# GIVEN EXERCISE
Return exactly the listing's lines, from its first line to the line holding "const secondCutTurn = 4;", ends included.

# RECORDED DATA
··········
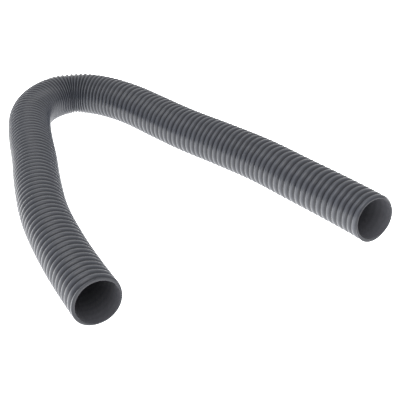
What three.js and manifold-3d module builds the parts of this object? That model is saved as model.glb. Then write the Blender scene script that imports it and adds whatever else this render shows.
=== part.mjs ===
// A flexible exhaust hose of moulded plastic, lying in a bend on a level floor.
// It is one piece: a smooth bore, and round the outside one ridge wound as a left-hand screw.
// Both ends are cut straight through the ridge, the first one square and the second a little off.
// Millimetres, +Z up. The origin is on the floor, under the middle of the hose.

import * as THREE from 'three';
import { mergeVertices } from 'three/addons/utils/BufferGeometryUtils.js';
import Module from 'manifold-3d';

// Section of the hose
const boreDiameter = 38;
const grooveWall = 1.4; // wall under the groove, the thinnest
const ridgeHeight = 1.6; // crest of the ridge above the groove
const ridgePitch = 6.6; // from one turn of the ridge to the next, where the hose is at ease
const ridgeRunOut = 55; // degrees round the first cut where the crest meets it
const secondCutLean = 3; // degrees that the second cut's face leans upwards from square
const secondCutTurn = 4; // degrees that it turns to the hose's right

// The axis on the floor, seen from above, from the first cut to the second: x, y, and the pitch
// there as a share of ridgePitch. The turns close up in the tight bend and open in the first leg.
const route = [
  [-63, -202, 1], [-70, -189, 0.98], [-94, -140, 1.05], [-120, -75, 1.1], [-135, -17, 1.04],
  [-145, 32, 0.95], [-154, 71, 0.96], [-160, 101, 0.93], [-163, 126, 0.93], [-161, 148, 0.84],
  [-154, 167, 0.76], [-143, 181, 0.67], [-129, 189, 0.64], [-113, 190, 0.67], [-94, 184, 0.76],
  [-74, 172, 0.9], [-53, 154, 1.12], [-29, 128, 1.01], [2, 95, 0.94], [39, 61, 0.91],
  [75, 26, 0.99], [107, -12, 1.05], [139, -50, 0.99], [159, -75, 0.96], [166.6, -85.4, 0.98],
];

// Facets
const sides = 16; // round the hose
const boreStep = 12; // along the bore
const stepsPerPoint = 80; // steps of the axis from one point of the route to the next
const spareTurns = 2; // turns of the ridge past each cut, which the cut takes away

const plastic = { color: 0x4c4f54, roughness: 0.5, metalness: 0 };

const boreRadius = boreDiameter / 2;
const grooveRadius = boreRadius + grooveWall;
const crestRadius = grooveRadius + ridgeHeight;
const spareLength = spareTurns * ridgePitch;
const up = new THREE.Vector3(0, 0, 1);

const axisPoints = route.map(([x, y]) => new THREE.Vector3(x, y, crestRadius));
const axis = new THREE.CatmullRomCurve3(axisPoints, false, 'centripetal');
axis.arcLengthDivisions = (route.length - 1) * stepsPerPoint;
const hoseLength = axis.getLength();

// Lengths along the axis at equal steps of the curve, and the turns of the ridge up to each
const lengths = axis.getLengths();
const turns = [0];
for (let step = 1; step < lengths.length; step += 1) {
  const along = (step - 0.5) / stepsPerPoint;
  const [before, after] = [route[Math.floor(along)][2], route[Math.ceil(along)][2]];
  const pitch = ridgePitch * THREE.MathUtils.lerp(before, after, along % 1);
  turns.push(turns[step - 1] + (lengths[step] - lengths[step - 1]) / pitch);
}
const hoseTurns = turns.at(-1);

// The distance along the axis at which the ridge has made so many turns
function distanceAt(turn) {
  if (turn <= 0) return turn * ridgePitch;
  if (turn >= hoseTurns) return hoseLength + (turn - hoseTurns) * ridgePitch;
  const step = turns.findIndex((count) => count > turn);
  const share = (turn - turns[step - 1]) / (turns[step] - turns[step - 1]);
  return THREE.MathUtils.lerp(lengths[step - 1], lengths[step], share);
}

// The axis at a distance from the first cut, going on straight past both cuts.
function axisAt(distance) {
  const inside = THREE.MathUtils.clamp(distance, 0, hoseLength);
  const forward = axis.getTangentAt(inside / hoseLength);
  const point = axis.getPointAt(inside / hoseLength).addScaledVector(forward, distance - inside);
  const left = new THREE.Vector3().crossVectors(up, forward);
  return { point, forward, left };
}

// A point of a round surface about the axis. The angle turns from the hose's left to its top.
function surfacePoint(distance, angle, radius) {
  const { point, left } = axisAt(distance);
  return point.addScaledVector(left, radius * Math.cos(angle)).addScaledVector(up, radius * Math.sin(angle));
}

// Collects shared vertices and triangles, and gives them as a geometry.
class Surface {
  positions = [];
  triangles = [];

  addPoint({ x, y, z }) {
    this.positions.push(x, y, z);
    return this.positions.length / 3 - 1;
  }

  addQuad(a, b, c, d) {
    this.triangles.push(a, b, c, a, c, d);
  }

  // Closes a loop of vertices with a fan from one point.
  addFan(centre, loop) {
    loop.forEach((vertex, i) => this.triangles.push(centre, vertex, loop[(i + 1) % loop.length]));
  }

  geometry() {
    const geometry = new THREE.BufferGeometry();
    geometry.setAttribute('position', new THREE.Float32BufferAttribute(this.positions, 3));
    geometry.setIndex(this.triangles);
    return geometry;
  }
}

// The outside: a crest line and a groove line wound side by side, joined by two flanks.
function ribbedGeometry() {
  const surface = new Surface();
  const crest = [];
  const groove = [];
  const start = ridgeRunOut / 360 - spareTurns - 1;
  const turnCount = Math.ceil(hoseTurns + spareTurns - start);
  const wind = (step, offset, radius) => {
    const distance = distanceAt(start + step / sides + offset);
    return surface.addPoint(surfacePoint(distance, (-2 * Math.PI * step) / sides, radius));
  };
  for (let step = 0; step <= turnCount * sides; step += 1) {
    crest.push(wind(step, 0, crestRadius));
    groove.push(wind(step, 0.5, grooveRadius));
  }
  for (let step = 0; step < turnCount * sides; step += 1) {
    surface.addQuad(crest[step], groove[step], groove[step + 1], crest[step + 1]);
  }
  for (let step = 0; step < (turnCount - 1) * sides; step += 1) {
    surface.addQuad(groove[step], crest[step + sides], crest[step + 1 + sides], groove[step + 1]);
  }
  const first = surface.addPoint(axisAt(distanceAt(start)).point);
  const last = surface.addPoint(axisAt(distanceAt(start + turnCount + 0.5)).point);
  surface.addFan(first, [...crest.slice(0, sides + 1), groove[0]]);
  surface.addFan(last, [crest.at(-1), ...groove.slice(-sides - 1).reverse()]);
  return surface.geometry();
}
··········
# SOLVED PROBLEM
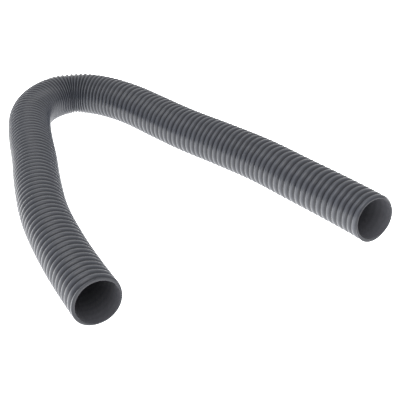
What three.js and manifold-3d module builds the parts of this object? That model is saved as model.glb. Then write the Blender scene script that imports it and adds whatever else this render shows.
=== part.mjs ===
// A flexible exhaust hose of moulded plastic, lying in a bend on a level floor.
// It is one piece: a smooth bore, and round the outside one ridge wound as a left-hand screw.
// Both ends are cut straight through the ridge, the first one square and the second a little off.
// Millimetres, +Z up. The origin is on the floor, under the middle of the hose.

import * as THREE from 'three';
import { mergeVertices } from 'three/addons/utils/BufferGeometryUtils.js';
import Module from 'manifold-3d';

// Section of the hose
const boreDiameter = 38;
const grooveWall = 1.4; // wall under the groove, the thinnest
const ridgeHeight = 1.6; // crest of the ridge above the groove
const ridgePitch = 6.6; // from one turn of the ridge to the next, where the hose is at ease
const ridgeRunOut = 55; // degrees round the first cut where the crest meets it
const secondCutLean = 3; // degrees that the second cut's face leans upwards from square
const secondCutTurn = 4; // degrees that it turns to the hose's right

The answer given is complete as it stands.